§ Records supplied
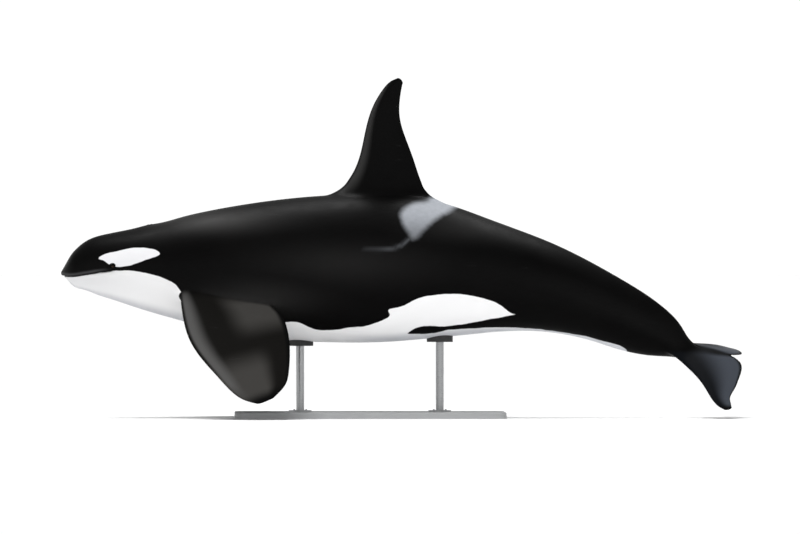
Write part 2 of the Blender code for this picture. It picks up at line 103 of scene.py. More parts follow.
# Each row of a fin is its leading edge and trailing edge, as aft and out, then its thickness.
DORSAL_AT = 3.13
DORSAL_ROWS = (
    (-0.760, -0.080, 0.640, -0.190, 0.340),
    (-0.545, 0.006, 0.485, -0.058, 0.290),
    (-0.449, 0.058, 0.410, -0.006, 0.250),
    (-0.385, 0.124, 0.352, 0.068, 0.215),
    (-0.324, 0.221, 0.302, 0.188, 0.180),
    (-0.263, 0.376, 0.250, 0.345, 0.148),
    (-0.215, 0.590, 0.187, 0.515, 0.115),
    (-0.137, 0.850, 0.119, 0.755, 0.082),
    (-0.050, 1.000, 0.121, 0.910, 0.058),
    (0.040, 1.093, 0.136, 1.012, 0.038),
    (0.120, 1.125, 0.150, 1.082, 0.018),
)
FLIPPER_AT = 1.335
FLIPPER_TURN = math.radians(119)
FLIPPER_ROWS = (
    (-0.190, -0.200, 0.150, -0.280, 0.190),
    (-0.178, -0.020, 0.280, -0.100, 0.150),
    (-0.168, 0.120, 0.490, 0.000, 0.125),
    (-0.145, 0.310, 0.690, 0.100, 0.110),
    (-0.085, 0.555, 0.808, 0.290, 0.095),
    (0.040, 0.790, 0.856, 0.510, 0.080),
    (0.185, 0.985, 0.866, 0.730, 0.066),
    (0.330, 1.160, 0.852, 0.950, 0.052),
    (0.465, 1.248, 0.795, 1.110, 0.038),
    (0.575, 1.278, 0.700, 1.220, 0.020),
)
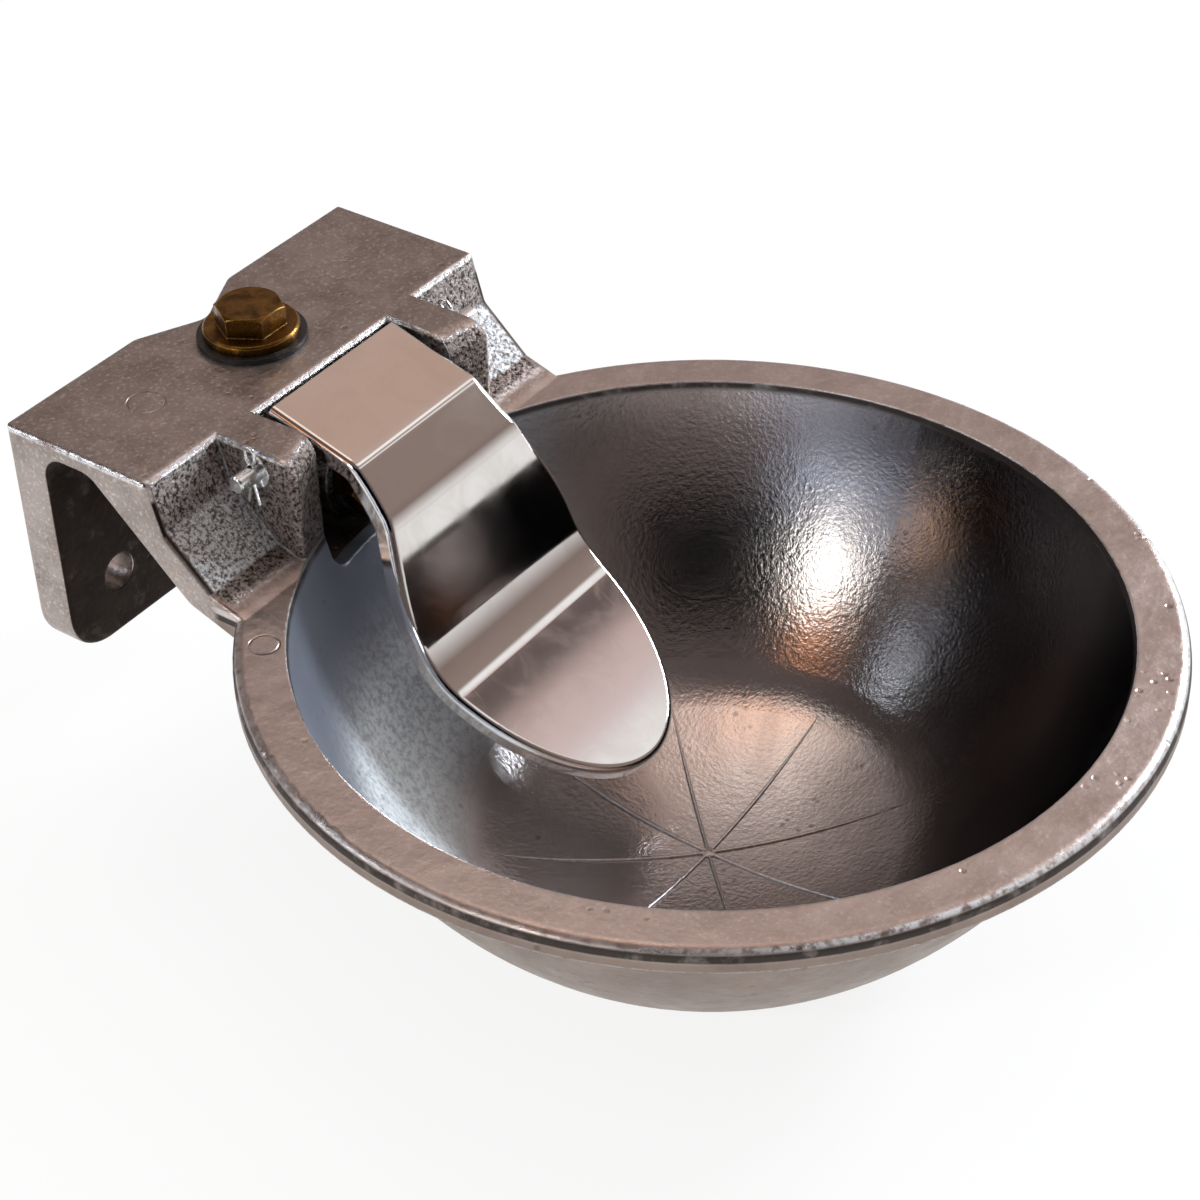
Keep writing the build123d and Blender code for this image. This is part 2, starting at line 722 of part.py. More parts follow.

§ Work to be completed
Reproduce the material precisely, including every line.

§ Result of this task
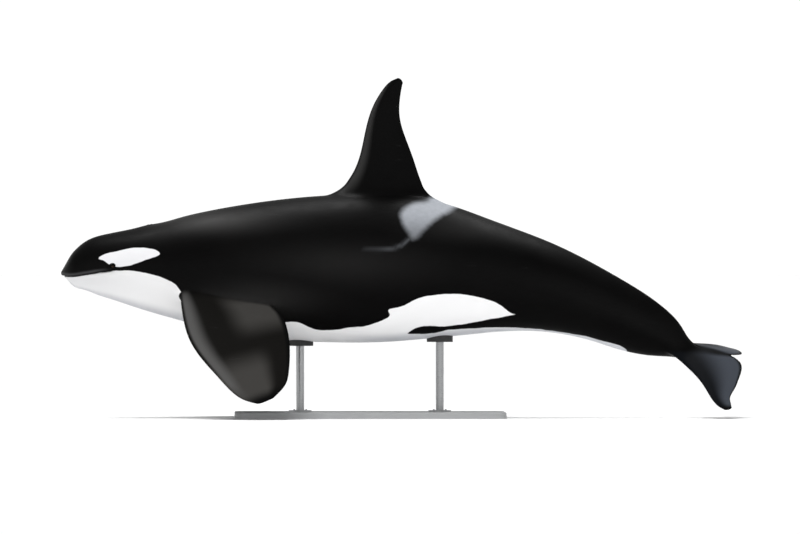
Write part 2 of the Blender code for this picture. It picks up at line 103 of scene.py. More parts follow.
# Each row of a fin is its leading edge and trailing edge, as aft and out, then its thickness.
DORSAL_AT = 3.13
DORSAL_ROWS = (
    (-0.760, -0.080, 0.640, -0.190, 0.340),
    (-0.545, 0.006, 0.485, -0.058, 0.290),
    (-0.449, 0.058, 0.410, -0.006, 0.250),
    (-0.385, 0.124, 0.352, 0.068, 0.215),
    (-0.324, 0.221, 0.302, 0.188, 0.180),
    (-0.263, 0.376, 0.250, 0.345, 0.148),
    (-0.215, 0.590, 0.187, 0.515, 0.115),
    (-0.137, 0.850, 0.119, 0.755, 0.082),
    (-0.050, 1.000, 0.121, 0.910, 0.058),
    (0.040, 1.093, 0.136, 1.012, 0.038),
    (0.120, 1.125, 0.150, 1.082, 0.018),
)
FLIPPER_AT = 1.335
FLIPPER_TURN = math.radians(119)
FLIPPER_ROWS = (
    (-0.190, -0.200, 0.150, -0.280, 0.190),
    (-0.178, -0.020, 0.280, -0.100, 0.150),
    (-0.168, 0.120, 0.490, 0.000, 0.125),
    (-0.145, 0.310, 0.690, 0.100, 0.110),
    (-0.085, 0.555, 0.808, 0.290, 0.095),
    (0.040, 0.790, 0.856, 0.510, 0.080),
    (0.185, 0.985, 0.866, 0.730, 0.066),
    (0.330, 1.160, 0.852, 0.950, 0.052),
    (0.465, 1.248, 0.795, 1.110, 0.038),
    (0.575, 1.278, 0.700, 1.220, 0.020),
)
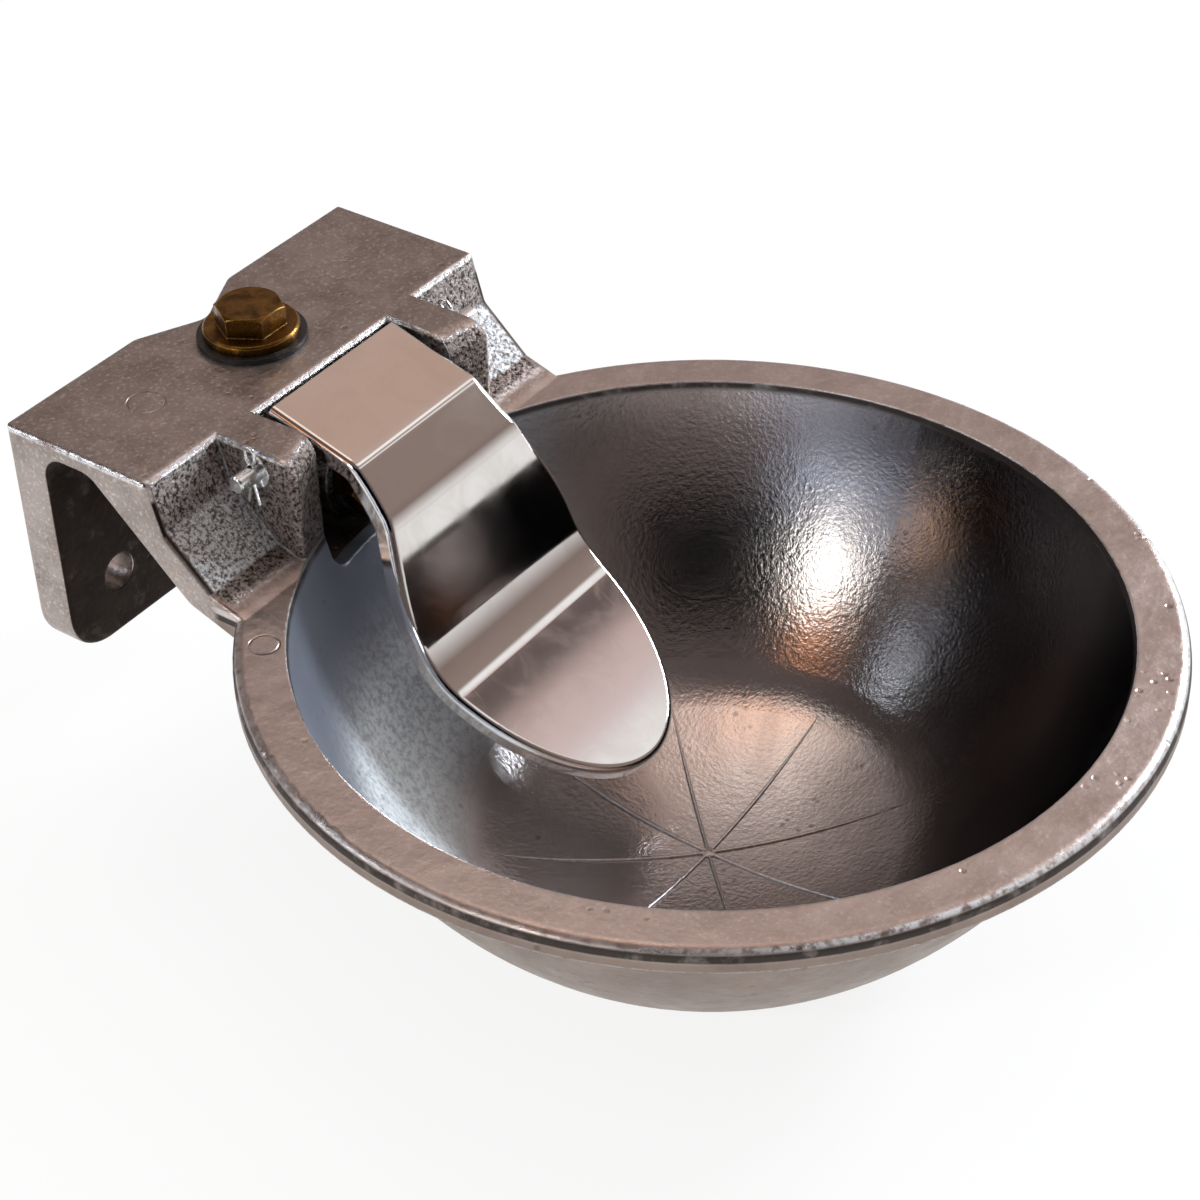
Keep writing the build123d and Blender code for this image. This is part 2, starting at line 722 of part.py. More parts follow.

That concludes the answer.